A:対策後準備ができるのは余裕を持って2週間程度。確実にやることを重視。
Q:なぜ現場がまた不正したのか。
A:自分も部外者なら同じ質問をする。過去からずっとやってきたことを、今日からダメと言われた時、それに対し手が打てなかったことが散見される。その部分の徹底が必要だが充分ではなかった。ガチガチに対策して習慣から離れるようにする。習慣化したことを甘くみてはいけないと実感。
Q:ゴーン会長とのやりとり、指示とその受け止めは。
A:CEOとしては、「私の仕事を信頼するので頑張ってくれ」とのこと。過去のケースについては、ゴーン時代にあったか、確証を持ったものを把握できていないが、長年あったということはあると思う。
Q:2週間出荷停止について、販売店でも販売停止するのか。
A:販売店は通常通り営業するが、登録停止ということはナンバーを取らない、クルマをお渡しできないことになる。リコール相当の点検・確認を行う予定。方法がすぐ決まれば影響は小さいが、長引けば影響が出る。
Q:自分自身への処分、責任は。
A:自分の責任は信頼回復、成長軌道に戻すこと。これから先については我々の責任。
Q:やはり人手不足があったということか。
A:簡単に人手不足といえないが、完成検査員の資格を持った人間を増やしていくことが安全性を高めるうえで重要。ラインを予定通り動かすことが目的ではなく、確実に動かすことが大事。ラインスピードを厳守することが目的ではなく、必要であれば止めてもいいと伝えている。
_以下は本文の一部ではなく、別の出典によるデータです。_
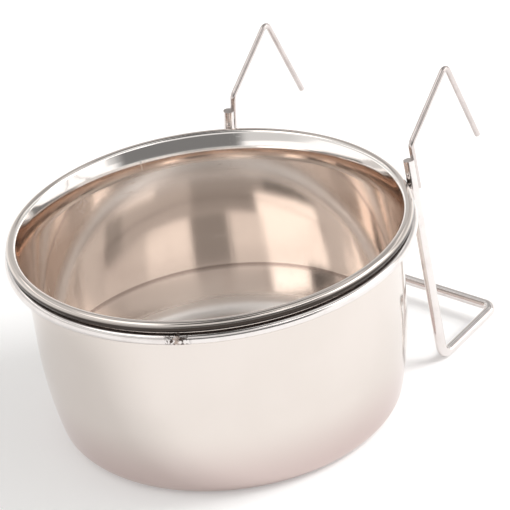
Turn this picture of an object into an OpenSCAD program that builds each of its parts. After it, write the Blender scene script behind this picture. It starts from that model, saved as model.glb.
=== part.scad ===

Q:再発防止のためどのようなメッセージを出したのか。出荷・登録再開のめどは。
A:できるだけ早く再開したいが、急ぐのではなく確実にやりたい。登録の再開は国交省と相談して進めたい。生産の再開は、我々が準備したうえで監査していただいたうえで進めたい。全工場の準備が終わるまで。まずは一番大きい追浜工場から、順次進める。最低でも2週間かかる。
とにかく完成検査工程では完成検査員以外は作業してはいけないと伝えた。伝わってはいたが実行されていなかった。